LONDON, 28 February 2004 — The revelations of Katharine Gun should not have come as too big a surprise. After all, we have come to expect the worst of our security services when they are guided by men and women of little principle. Yet when we bug our allies to undermine them at the UN, we are plumbing new depths. Our security agencies begin by being selective and they degenerate into being subversive. It should be of no surprise that Prime Minister Tony Blair reacted to the dropping of the case against Katharine Gun — and former Cabinet minister Clare Short’s allegations — by attacking them.
Answering a question that he was not actually asked in his press conference on Thursday, he said those who “attack the work they (the intelligence services) are doing, undermine the security of the country”. This is a breathtaking sidestep from the real issue of whether we spied on our allies and on the UN. Have we been acting illegally yet again? The prime minister’s charge that Ms. Gun and Ms. Short are “irresponsible” will not wash.
The public wants a full account of what our intelligence services have been up to. The national interest demands a full account too, not further evasions and duplicity. There are two Congressional inquiries into the rationale for the Iraq war under way in Washington. They will unearth more in a week than a dozen Butler commissions will manage in a lifetime. Unlike our system, US inquiries are designed to illuminate rather than obfuscate. It is perhaps why the Carnegie Endowment for International Peace — in its report, WMD in Iraq — drew upon official National Intelligence Estimates, which had been declassified up to July 2003, for its conclusions and recommendations.
From the earliest days, it was dissidents within the US intelligence community who were conducting a debate with the administration on the pro-war strategy. Can we imagine the British intelligence community dropping its supine posture toward the political establishment in such a frank way?
The recent revelations concern attempts to subvert the decision-making of the UN’s Security Council. At such a critical time the UK was party to illegal spying at the behest of the US. Such a role for our country would be consistent with our peculiar notion of a special relationship, our reward for which is access to American intelligence. The existing cosy intelligence relationship has been complemented by a close alliance between Bush and Blair.
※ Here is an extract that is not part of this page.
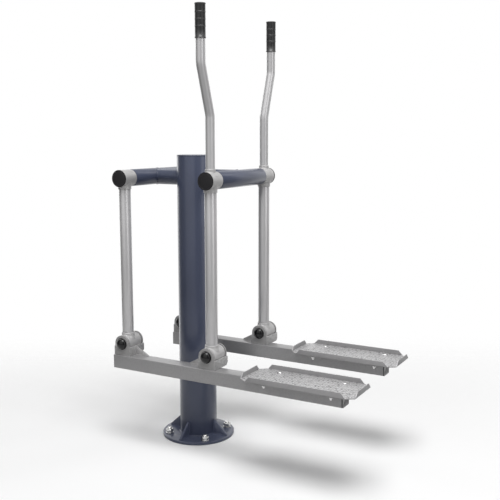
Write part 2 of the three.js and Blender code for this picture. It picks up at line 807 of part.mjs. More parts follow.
// One foot beam with its plugs and its footplate. Both beams lie towards -Y of their hangers.
function addFootBeam(parent, side) {
  const y = side.y * hangerOffset + beamShift;
  const beam = groupAt(parent, 0, y, 0);
  addPiece(beam, `${side.name}_foot_beam`, makeBeam(), 'silver');
  const middle = beamTop - beamWidth / 2;
  const rear = addPiece(beam, `${side.name}_beam_plug_rear`, makeBeamPlug(), 'plastic');
  rear.position.set(beamRearEnd - plugThickness, 0, middle);
  const front = addPiece(beam, `${side.name}_beam_plug_front`, makeBeamPlug(), 'silver');
  front.position.set(-hangerX - beamFrontEnd + plugThickness, 0, middle);
  front.rotation.z = 2 * quarterTurn;
  const tray = addPiece(beam, `${side.name}_footplate`, makeFootplate(), 'tread');
  tray.position.set(trayCentre, -trayOutboard, trayUnderside);
}

const sides = [
  { name: 'left', y: -1 },
  { name: 'right', y: 1 },
];
const ends = [
  { name: 'front', x: -hangerX, facing: 1, hasHandle: false },
  { name: 'rear', x: hangerX, facing: -1, hasHandle: true },
];

const walker = new THREE.Group();
addFrame(walker);
for (const side of sides) {
  for (const end of ends) {
    addHanger(walker, side, end);
    addLowerPivot(walker, side, end);
  }
  addFootBeam(walker, side);
}

export default walker;
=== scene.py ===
"""Outdoor air walker: the visible pieces and their finishes, built over the CAD frame.

Metres, +Z up, with the origin at the centre of the base plate's underside. The user stands on the
footplates at +X and faces -X, so the left side is at -Y.
"""

import logging
import math
from collections.abc import Callable, Sequence
from dataclasses import dataclass
from enum import Enum
from functools import lru_cache

import bmesh
import bpy
from mathutils import Matrix, Vector


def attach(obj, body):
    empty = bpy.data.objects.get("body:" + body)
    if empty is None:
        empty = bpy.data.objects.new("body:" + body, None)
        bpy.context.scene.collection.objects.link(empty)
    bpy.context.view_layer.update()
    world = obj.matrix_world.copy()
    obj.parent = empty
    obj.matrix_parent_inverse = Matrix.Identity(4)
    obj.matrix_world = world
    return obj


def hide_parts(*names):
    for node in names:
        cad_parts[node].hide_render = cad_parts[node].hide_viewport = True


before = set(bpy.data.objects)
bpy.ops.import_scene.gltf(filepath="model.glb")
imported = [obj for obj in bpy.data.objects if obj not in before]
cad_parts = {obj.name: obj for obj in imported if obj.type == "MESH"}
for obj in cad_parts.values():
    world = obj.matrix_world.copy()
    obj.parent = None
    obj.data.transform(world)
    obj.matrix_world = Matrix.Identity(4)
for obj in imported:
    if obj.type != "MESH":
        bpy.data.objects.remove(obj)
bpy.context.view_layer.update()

log = logging.getLogger("walker")

Colour = tuple[float, float, float, float]
Point = tuple[float, float, float]
Profile = Sequence[tuple[float, float]]
Test = Callable[[Vector, Vector], bool]
Piece = bpy.types.Object

QUARTER = math.pi / 2
HANDS = (-1, 1)
GAP = 0.0003  # Between pieces that touch.
ALONG = 0.9  # How far a direction has to go along an axis to count as lying on it.
SHARP = 35.0  # Edges sharper than this stay sharp, in degrees.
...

The president, failing to get unqualified CIA support for his wilder claims on Iraq, relied on Donald Rumsfeld’s Office of Special Plans for other intelligence.
Blair had a more compliant joint intelligence committee and a tame parliamentary intelligence select committee. Under pressure, he still had to accede to an inquiry of sorts into intelligence on WMD. This takes the form of the Butler Commission — chaired by former Cabinet secretary and packed with dependable establishment figures. Its terms of reference would make a Mississippi gambler blush, so stacked is its deck. Few will be satisfied by its conclusions — whatever they might be.
The aborted case against Katharine Gun, and Clare Short’s allegations, simply underline the inadequacy of the Butler Commission. Let us recall the calamitous interaction between the intelligence services and the British government on Iraq. There was Scott Ritter’s account of M16’s Operation Mass Appeal in the 1990s, designed to “shake up public opinion” against Iraq, using dubious intelligence material. There were the dodgy dossiers, using a plagiarized 10-year-old thesis, and forged evidence on alleged uranium purchases. There was the alleged failure to tell the prime minister that the doubtful 45 minutes claim related only to battlefield munitions, and the subsequent failure to find the allegedly ubiquitous WMD.
What a catalogue of failure. Blair’s response to this situation, and to the evidence of Gun and Short, is wholly unsatisfactory. His imputations against the two women’s integrity is woefully inadequate. Until we have a full, public and independent inquiry into the case for going to war against Iraq, there will remain a dark cloud over the prime minister. When that cloud breaks, the umbrella of the intelligence service will be of no protection to him.
— Peter Kilfoyle is Labour MP for Liverpool Walton and a former defense minister.